The more time went on, the more angry I got with him until I almost hated him. That was our baby, how could he be okay!? We grew further and further apart and neither of us seemed to have any desire to fix it. I don’t know what stage of grief I was at, but at some point I fell into a deep depression. The more I hated my husband for not caring, the more depressed I got, but every time I got a little lower, I started to feel a little less. I was starting to feel everything less. Less angry, less sad, less happy. It was all just fading away and I welcomed it.
Then I finally got the perspective I needed. I overheard my husband on the phone with one of our church pastors, telling him that I was pregnant. I stopped where I was, out of sight, and listened. He told the pastor that we had lost the baby, voice breaking on the word baby, and then he started sobbing. It took him a few minutes to get himself together to finish the conversation and I spent that time in a whirlwind of emotions.
There was anger: How can he talk to the pastor about it but not ME? It happened to both of us! I’m the one who physically lost the baby!
There was confusion: I didn’t think he cared at all, why is he crying now?
There was relief: Maybe I’m not the only one mourning.
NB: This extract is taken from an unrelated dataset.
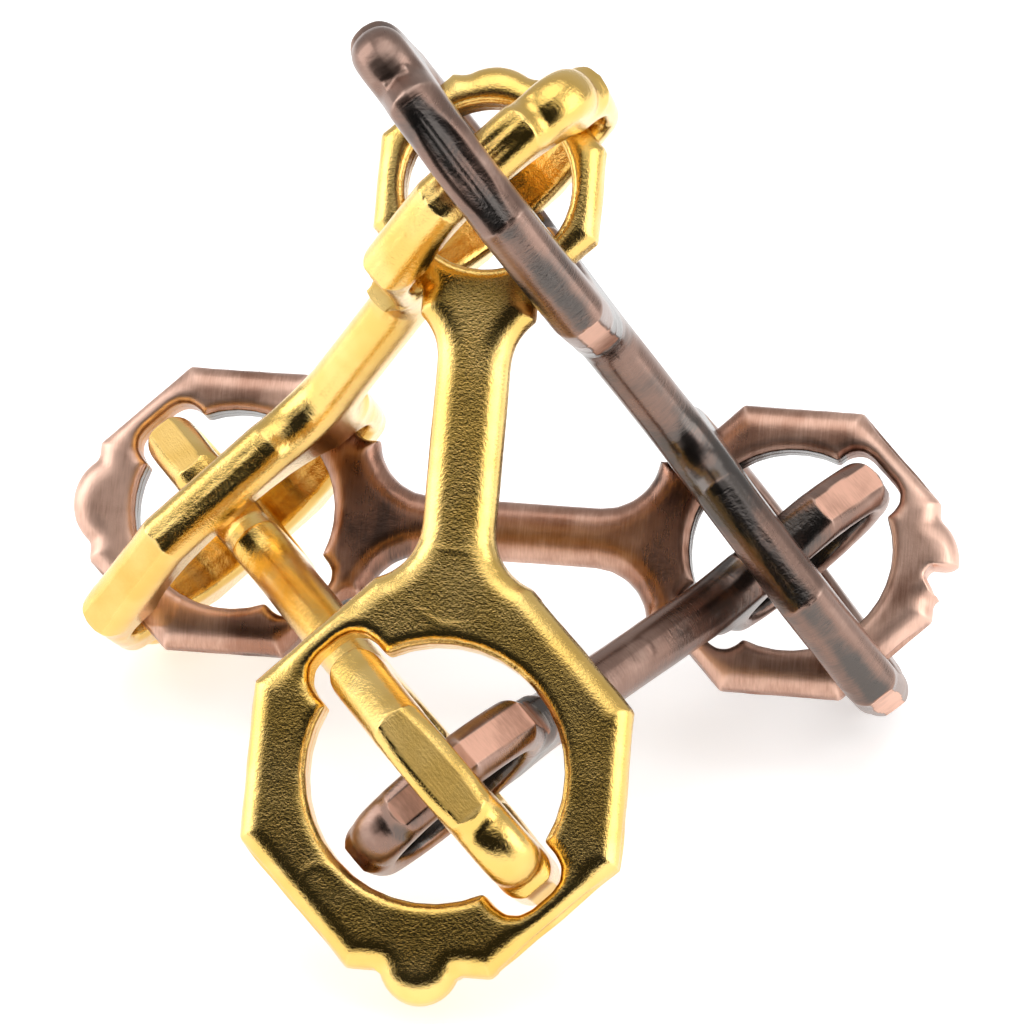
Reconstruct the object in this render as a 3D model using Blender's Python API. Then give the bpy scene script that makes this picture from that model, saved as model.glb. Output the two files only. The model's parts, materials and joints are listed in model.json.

And finally, it hit me. He had been mourning the whole time. He was just as broken as I was. But despite the stereotypical manly vs womanly ways of showing grief, we had different childhoods and upbringings and his way of dealing with something that hard, something that could break him, was to turn it off. He needed to not think about it. He needed time to process it without pressure and without guilt. And I had not given him that at all. All I had done was make him the bad guy in a situation where there was no one to blame, and no winners. We both lost something huge, and I got angry because my husband didn’t grieve the same way I did. I felt like the worst person in the world.
So I went in and just sat in his lap and hugged him. We cried together, and I don’t remember if we talked at all, but I felt a change then and I hope he did too. I wasn’t angry anymore. From then on, I took his cue and I didn’t talk about it to him. I knew he needed time, so I let him have it.
And we did talk about it eventually. When he was ready, we talked about whether we thought the baby was a boy or a girl, and agreed we both thought it was a girl. (It was way too soon to tell, and we went with our gut, that’s all.) We gave her a name and I often visited the spot in the backyard where I buried her.
Now, we can almost talk about her without tears. Now we imagine her waiting for us in Heaven, and we have imagined what she would look like today. I think she would have had curly light brown hair like I did as a little girl, blue eyes like her daddy, and the cute little button nose that our next daughter has. Her name is Kaelyn Anne and we will never forget her, even though our time with her was short.
But the message I want to get across specifically is this. Going through a miscarriage is one of the worst things someone could ever experience. Don’t do what I did. Don’t shut out the person in it with you. And remember, people grieve differently. Respect that, both of you, and stick together. Your marriage deserves that. You deserve that. And you are not alone.